[Entries with parts and joints]
--------------------

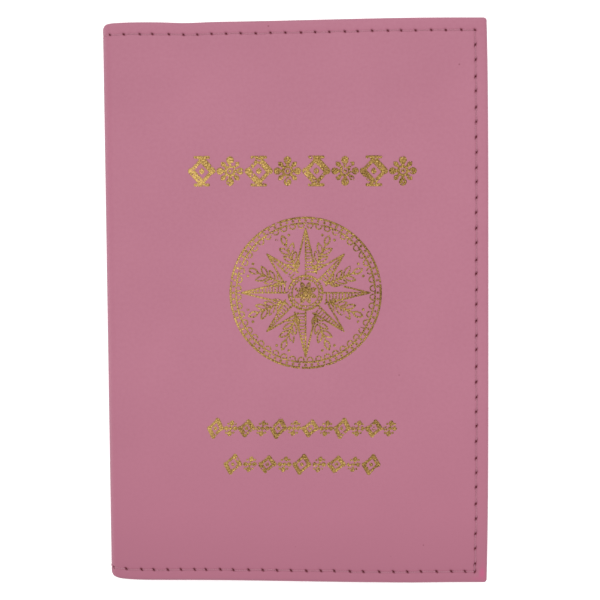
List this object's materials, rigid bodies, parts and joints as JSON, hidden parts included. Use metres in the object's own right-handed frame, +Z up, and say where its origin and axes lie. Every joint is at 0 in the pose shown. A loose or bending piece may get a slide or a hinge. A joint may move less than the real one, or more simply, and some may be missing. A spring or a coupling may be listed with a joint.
{
  "type": "passport holder",
  "caption": "Leather passport holder that opens like a book, with a soft spine, stitched covers, inner sleeves and stepped card pockets",
  "frame": {"origin": "middle of the closed holder's footprint, on the surface that its back cover lies on", "axes": "+X from the spine to the fore edge, +Y towards the top of the covers, +Z up through the thickness, from back cover to front cover"},
  "size_m": [0.096, 0.141, 0.0109],
  "materials": {
    "pink_leather": "smooth satin, fine grain",
    "pink_leather_inside": "matte, fine grain",
    "lining_fabric": "plain weave",
    "seam_thread": "waxed polyester",
    "gold_foil": "hot-stamped foil, slightly broken"
  },
  "bodies": {
    "back_cover": {"back_leather": "pink_leather", "back_lining": "lining_fabric", "back_hem_top": "pink_leather_inside", "back_hem_outer": "pink_leather_inside", "back_hem_bottom": "pink_leather_inside", "back_sleeve": "pink_leather_inside", "back_needle_thread": "seam_thread", "back_bobbin_thread": "seam_thread"},
    "spine": {"spine_leather": "pink_leather", "spine_lining": "lining_fabric", "spine_hem_top": "pink_leather_inside", "spine_hem_bottom": "pink_leather_inside", "spine_needle_thread_top": "seam_thread", "spine_needle_thread_bottom": "seam_thread", "spine_bobbin_thread_top": "seam_thread", "spine_bobbin_thread_bottom": "seam_thread"},
    "front_cover": {"front_leather": "pink_leather", "front_lining": "lining_fabric", "front_hem_top": "pink_leather_inside", "front_hem_outer": "pink_leather_inside", "front_hem_bottom": "pink_leather_inside", "front_sleeve": "pink_leather_inside", "front_needle_thread": "seam_thread", "front_bobbin_thread": "seam_thread", "card_pocket_top": "pink_leather_inside", "card_pocket_middle": "pink_leather_inside", "card_pocket_bottom": "pink_leather_inside", "card_pocket_thread": "seam_thread", "foil_title": "gold_foil", "foil_emblem": "gold_foil", "foil_caption_upper": "gold_foil", "foil_caption_lower": "gold_foil"}
  },
  "joints": [
    {"name": "spine_fold", "type": "hinge", "parent": "back_cover", "child": "spine", "pos_m": [-0.04692, 0, 0], "axis": [0.0158, -0.9999, 0], "range_deg": [0, 90]},
    {"name": "cover_fold", "type": "hinge", "parent": "spine", "child": "front_cover", "pos_m": [-0.04692, 0, 0.0108], "axis": [0.0158, -0.9999, 0], "range_deg": [0, 90]}
  ]
}
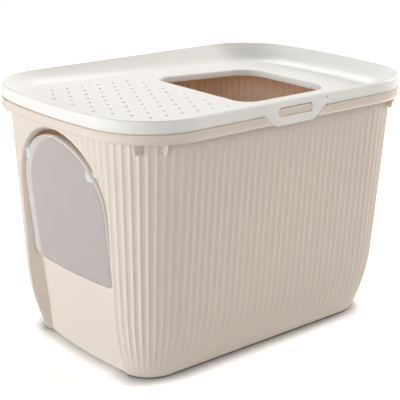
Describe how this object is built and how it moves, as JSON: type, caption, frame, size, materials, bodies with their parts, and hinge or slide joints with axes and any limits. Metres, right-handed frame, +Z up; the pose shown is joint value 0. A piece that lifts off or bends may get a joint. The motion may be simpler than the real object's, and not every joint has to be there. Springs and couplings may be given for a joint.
{
  "type": "top entry litter box",
  "caption": "Fluted oblong litter bin with a dished, perforated lid held down by a latch on each long side, an entry hole in its top and a swinging arched flap in one end.",
  "frame": {"origin": "centre of the overall box at the ground the bin stands on", "axes": "+X runs along the bin from the flap's end to the plain end, +Y across it, +Z up; the flap's end faces -X and the long side with the front latch faces -Y"},
  "size_m": [0.585, 0.396, 0.394],
  "materials": {
    "bin_plastic": "satin",
    "lid_plastic": "satin",
    "flap_plastic": "frosted"
  },
  "bodies": {
    "bin": {"bin": "bin_plastic"},
    "lid": {"lid": "lid_plastic"},
    "front_latch": {"front_latch": "lid_plastic"},
    "rear_latch": {"rear_latch": "lid_plastic"},
    "door": {"door_flap": "flap_plastic"}
  },
  "joints": [
    {"name": "lid_lift", "type": "slide", "parent": "bin", "child": "lid", "axis": [0, 0, 1], "range_m": [0, 0.18]},
    {"name": "front_latch_flex", "type": "hinge", "parent": "lid", "child": "front_latch", "pos_m": [0, -0.1958, 0.388], "axis": [-1, 0, 0], "range_deg": [0, 10], "stiffness_Nm_per_rad": 0.3},
    {"name": "rear_latch_flex", "type": "hinge", "parent": "lid", "child": "rear_latch", "pos_m": [0, 0.1958, 0.388], "axis": [1, 0, 0], "range_deg": [0, 10], "stiffness_Nm_per_rad": 0.3},
    {"name": "door_swing", "type": "hinge", "parent": "bin", "child": "door", "pos_m": [-0.2627, 0, 0.303], "axis": [0, 1, 0], "range_deg": [-50, 80]}
  ]
}
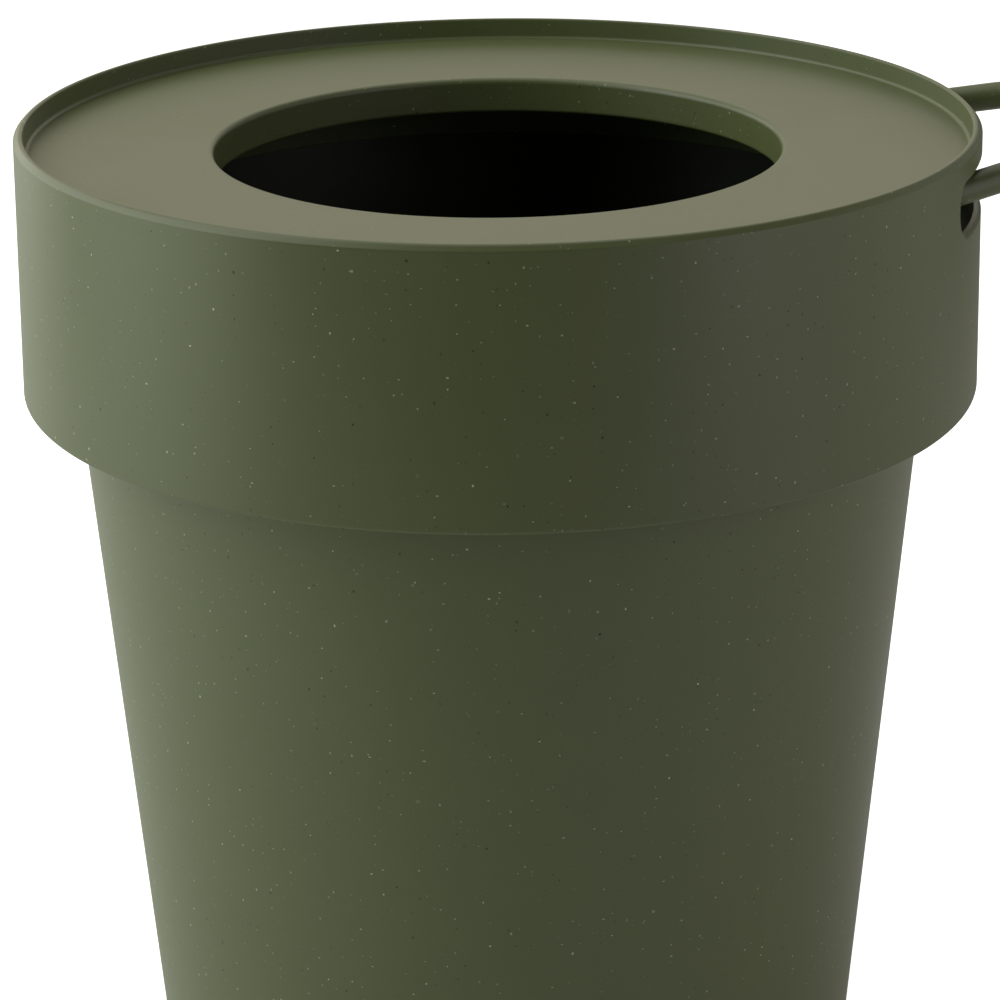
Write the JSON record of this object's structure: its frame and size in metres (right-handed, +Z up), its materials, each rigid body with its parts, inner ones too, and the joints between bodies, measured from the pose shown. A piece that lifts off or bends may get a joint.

--------------------

■ **WORK TO BE COMPLETED**
Output every line above without altering anything.

■ **SOLVED EXERCISE**
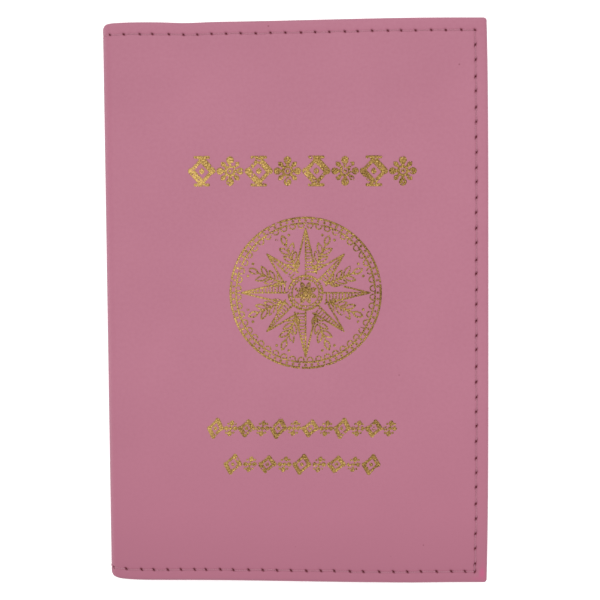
List this object's materials, rigid bodies, parts and joints as JSON, hidden parts included. Use metres in the object's own right-handed frame, +Z up, and say where its origin and axes lie. Every joint is at 0 in the pose shown. A loose or bending piece may get a slide or a hinge. A joint may move less than the real one, or more simply, and some may be missing. A spring or a coupling may be listed with a joint.
{
  "type": "passport holder",
  "caption": "Leather passport holder that opens like a book, with a soft spine, stitched covers, inner sleeves and stepped card pockets",
  "frame": {"origin": "middle of the closed holder's footprint, on the surface that its back cover lies on", "axes": "+X from the spine to the fore edge, +Y towards the top of the covers, +Z up through the thickness, from back cover to front cover"},
  "size_m": [0.096, 0.141, 0.0109],
  "materials": {
    "pink_leather": "smooth satin, fine grain",
    "pink_leather_inside": "matte, fine grain",
    "lining_fabric": "plain weave",
    "seam_thread": "waxed polyester",
    "gold_foil": "hot-stamped foil, slightly broken"
  },
  "bodies": {
    "back_cover": {"back_leather": "pink_leather", "back_lining": "lining_fabric", "back_hem_top": "pink_leather_inside", "back_hem_outer": "pink_leather_inside", "back_hem_bottom": "pink_leather_inside", "back_sleeve": "pink_leather_inside", "back_needle_thread": "seam_thread", "back_bobbin_thread": "seam_thread"},
    "spine": {"spine_leather": "pink_leather", "spine_lining": "lining_fabric", "spine_hem_top": "pink_leather_inside", "spine_hem_bottom": "pink_leather_inside", "spine_needle_thread_top": "seam_thread", "spine_needle_thread_bottom": "seam_thread", "spine_bobbin_thread_top": "seam_thread", "spine_bobbin_thread_bottom": "seam_thread"},
    "front_cover": {"front_leather": "pink_leather", "front_lining": "lining_fabric", "front_hem_top": "pink_leather_inside", "front_hem_outer": "pink_leather_inside", "front_hem_bottom": "pink_leather_inside", "front_sleeve": "pink_leather_inside", "front_needle_thread": "seam_thread", "front_bobbin_thread": "seam_thread", "card_pocket_top": "pink_leather_inside", "card_pocket_middle": "pink_leather_inside", "card_pocket_bottom": "pink_leather_inside", "card_pocket_thread": "seam_thread", "foil_title": "gold_foil", "foil_emblem": "gold_foil", "foil_caption_upper": "gold_foil", "foil_caption_lower": "gold_foil"}
  },
  "joints": [
    {"name": "spine_fold", "type": "hinge", "parent": "back_cover", "child": "spine", "pos_m": [-0.04692, 0, 0], "axis": [0.0158, -0.9999, 0], "range_deg": [0, 90]},
    {"name": "cover_fold", "type": "hinge", "parent": "spine", "child": "front_cover", "pos_m": [-0.04692, 0, 0.0108], "axis": [0.0158, -0.9999, 0], "range_deg": [0, 90]}
  ]
}
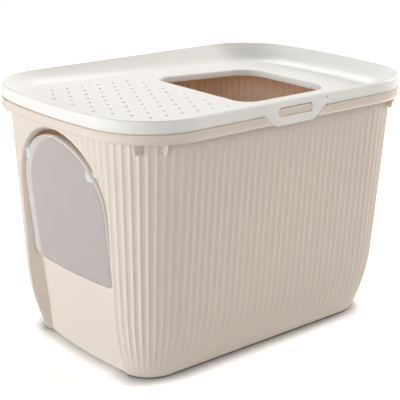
Describe how this object is built and how it moves, as JSON: type, caption, frame, size, materials, bodies with their parts, and hinge or slide joints with axes and any limits. Metres, right-handed frame, +Z up; the pose shown is joint value 0. A piece that lifts off or bends may get a joint. The motion may be simpler than the real object's, and not every joint has to be there. Springs and couplings may be given for a joint.
{
  "type": "top entry litter box",
  "caption": "Fluted oblong litter bin with a dished, perforated lid held down by a latch on each long side, an entry hole in its top and a swinging arched flap in one end.",
  "frame": {"origin": "centre of the overall box at the ground the bin stands on", "axes": "+X runs along the bin from the flap's end to the plain end, +Y across it, +Z up; the flap's end faces -X and the long side with the front latch faces -Y"},
  "size_m": [0.585, 0.396, 0.394],
  "materials": {
    "bin_plastic": "satin",
    "lid_plastic": "satin",
    "flap_plastic": "frosted"
  },
  "bodies": {
    "bin": {"bin": "bin_plastic"},
    "lid": {"lid": "lid_plastic"},
    "front_latch": {"front_latch": "lid_plastic"},
    "rear_latch": {"rear_latch": "lid_plastic"},
    "door": {"door_flap": "flap_plastic"}
  },
  "joints": [
    {"name": "lid_lift", "type": "slide", "parent": "bin", "child": "lid", "axis": [0, 0, 1], "range_m": [0, 0.18]},
    {"name": "front_latch_flex", "type": "hinge", "parent": "lid", "child": "front_latch", "pos_m": [0, -0.1958, 0.388], "axis": [-1, 0, 0], "range_deg": [0, 10], "stiffness_Nm_per_rad": 0.3},
    {"name": "rear_latch_flex", "type": "hinge", "parent": "lid", "child": "rear_latch", "pos_m": [0, 0.1958, 0.388], "axis": [1, 0, 0], "range_deg": [0, 10], "stiffness_Nm_per_rad": 0.3},
    {"name": "door_swing", "type": "hinge", "parent": "bin", "child": "door", "pos_m": [-0.2627, 0, 0.303], "axis": [0, 1, 0], "range_deg": [-50, 80]}
  ]
}
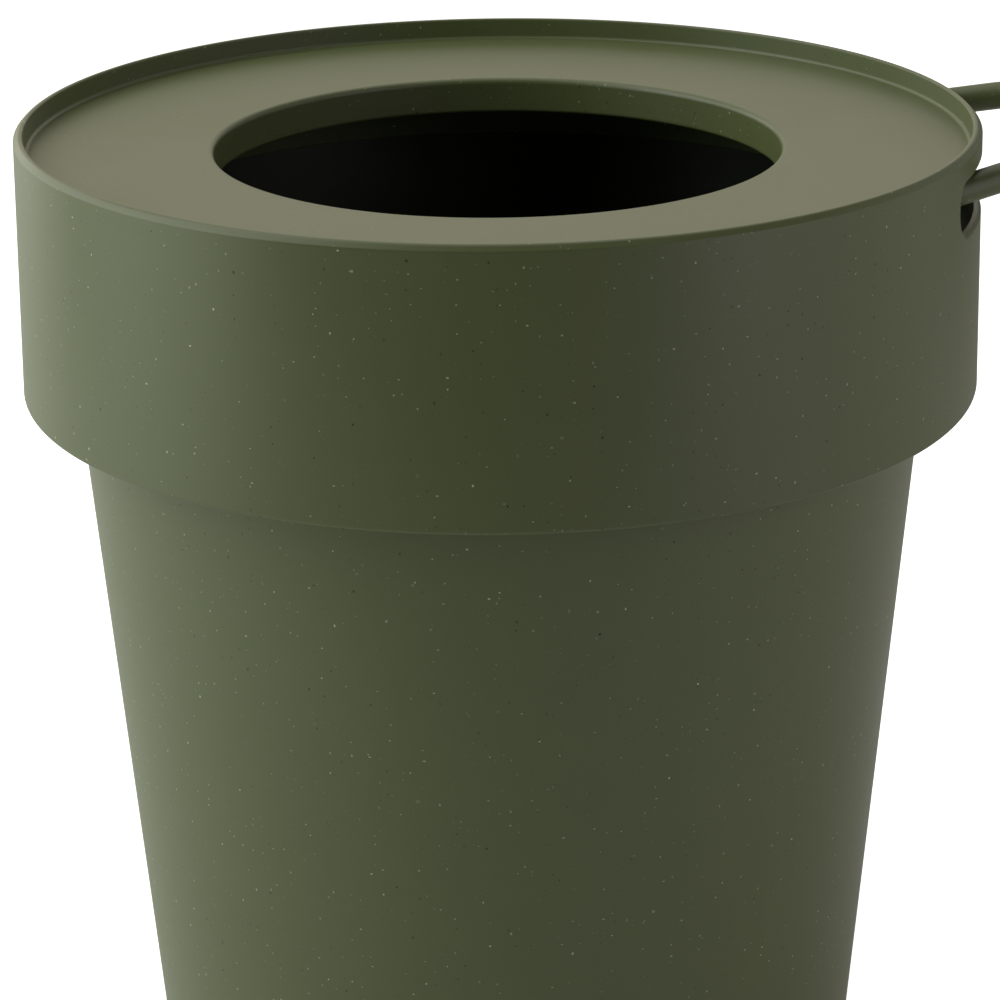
Write the JSON record of this object's structure: its frame and size in metres (right-handed, +Z up), its materials, each rigid body with its parts, inner ones too, and the joints between bodies, measured from the pose shown. A piece that lifts off or bends may get a joint.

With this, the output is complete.